Thank you. His name was Lambo, sweetest sheep ever. I miss him. But he tasted good. KIDDING! He died of natural causes & I still cry over him.


----------



## Saranda (Apr 14, 2011)

I do this very often - just have a walk or jog with my boy in the trails, explore new places, take him swimming, sometimes we even have a picnic with friends. That's good for us both - mind and body. 
I also like showing green, unbacked horses trails for the first time like this, and it's much safer to work on their confidence when not mounted.


----------



## Oreos Girl (May 24, 2011)

Natisha, just get one of you many guys to jog for you and watch saying you did it. LOL


----------



## gottatrot (Jan 9, 2011)

I've found that horses make ideal jogging partners. They never pull like some big dogs might, and have a good pace. People do look at you strangely though. 
A lot of times when we're riding we adjust more for terrain. When jogging, you can go down some very steep hills you might be uncomfortable trotting down. Also, a three mile run without stopping is a great conditioning tool for the horse. 
The best jogging partner is a mini horse. They have an even better trotting pace than a large horse to run with a person, and are a great height to use the mane to pull you along at a fast pace up a steep hill. I've run with my friends' mini horses to help get them in shape. When one of my mares passes on I plan to get a mini for a running partner and to drive.


----------



## natisha (Jan 11, 2011)

Oreos Girl said:


> Natisha, just get one of you many guys to jog for you and watch saying you did it.
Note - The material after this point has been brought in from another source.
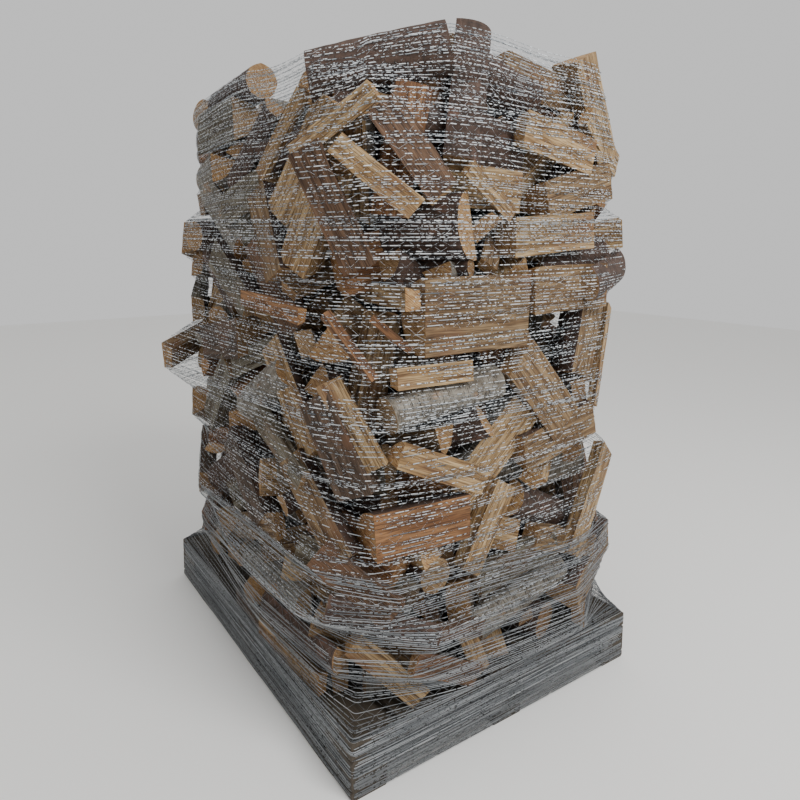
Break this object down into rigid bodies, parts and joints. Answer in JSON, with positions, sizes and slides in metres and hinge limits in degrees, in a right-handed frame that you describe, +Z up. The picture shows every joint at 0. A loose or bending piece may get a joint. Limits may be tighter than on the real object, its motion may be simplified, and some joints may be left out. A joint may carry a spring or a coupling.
{
  "type": "netted pallet load of split firewood",
  "caption": "Wooden pallet heaped with loose split birch firewood, held by a stretched knitted net wound round the load and the pallet.",
  "frame": {"origin": "on the ground under the middle of the pallet", "axes": "+X along the pallet's 1200 mm side, +Y along its 1000 mm side, +Z up"},
  "size_m": [1.2597, 1.1475, 1.8071],
  "materials": {
    "pallet": "weathered sawn softwood",
    "pale": "freshly split, long grain",
    "tan": "split, long grain",
    "orange": "split, warm orange-brown heartwood and inner bark",
    "bark": "rough dark bark",
    "white_bark": "papery white birch bark with dark flecks",
    "heap": "loose split logs, mixed",
    "net": "white translucent knitted polyethylene"
  },
  "bodies": {
    "root": {"bottom_board_1": "pallet", "bottom_board_2": "pallet", "bottom_board_3": "pallet", "block_1": "pallet", "block_2": "pallet", "block_3": "pallet", "stringer_board_1": "pallet", "block_4": "pallet", "block_5": "pallet", "block_6": "pallet", "stringer_board_2": "pallet", "block_7": "pallet", "block_8": "pallet", "block_9": "pallet", "stringer_board_3": "pallet", "deck_board_1": "pallet", "deck_board_2": "pallet", "deck_board_3": "pallet", "deck_board_4": "pallet", "deck_board_5": "pallet", "deck_board_6": "pallet", "deck_board_7": "pallet", "half_log_01": "bark", "quarter_log_02": "bark", "slat_03": "pale", "slat_04": "pale", "slab_05": "pale", "quarter_log_06": "pale", "billet_07": "pale", "quarter_log_08": "tan", "half_log_09": "bark", "slab_10": "tan", "slat_11": "pale", "billet_12": "pale", "billet_13": "pale", "quarter_log_14": "tan", "half_log_15": "tan", "quarter_log_16": "tan", "billet_17": "pale", "slat_18": "orange", "slab_19": "tan", "quarter_log_20": "pale", "slat_21": "orange", "slab_22": "tan", "quarter_log_23": "pale", "quarter_log_24": "orange", "round_log_25": "white_bark", "slab_26": "pale", "billet_27": "tan", "slab_28": "pale", "half_log_29": "white_bark", "half_log_30": "white_bark", "billet_31": "pale", "quarter_log_32": "bark", "quarter_log_33": "bark", "slab_34": "tan", "slab_35": "pale", "slab_36": "orange", "log_heap": "heap", "pallet_net": "net"}
  },
  "joints": []
}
LOL


They do enuff runnin'


----------



## Saddlebag (Jan 17, 2011)

When you have a forward horse, taking it with can be challenging. Mine was always eager to go somewhere and often needed reminders that I was along and slower. He was always saddled so I could grab a stirrup and let him tow me up a steep hill and in case I had to ride home. I'm not one to dawdle about if a storm is moving in quickly.


----------



## whisperbaby22 (Jan 25, 2013)

I have always walked and jogged with my horse out on the trail. To the people that assume something is wrong I just say "What a nice day" and nothing else. But I do have problems with horses that freak when they see me off my horse. So far, not one person has ever figured out why.


----------



## Irish Cob (Nov 8, 2015)

If you bring a horse back into work post injury, you are advised to longrein for six weeks.

Some horse do startle at the unknown, mine can startle if we meet a horse out that she actually shares a field with! Not worked out why, she knows them.
_Posted via Mobile Device_


----------



## jamesqf (Oct 5, 2009)

Irish Cob said:


> ...mine can startle if we meet a horse out that she actually shares a field with! Not worked out why, she knows them.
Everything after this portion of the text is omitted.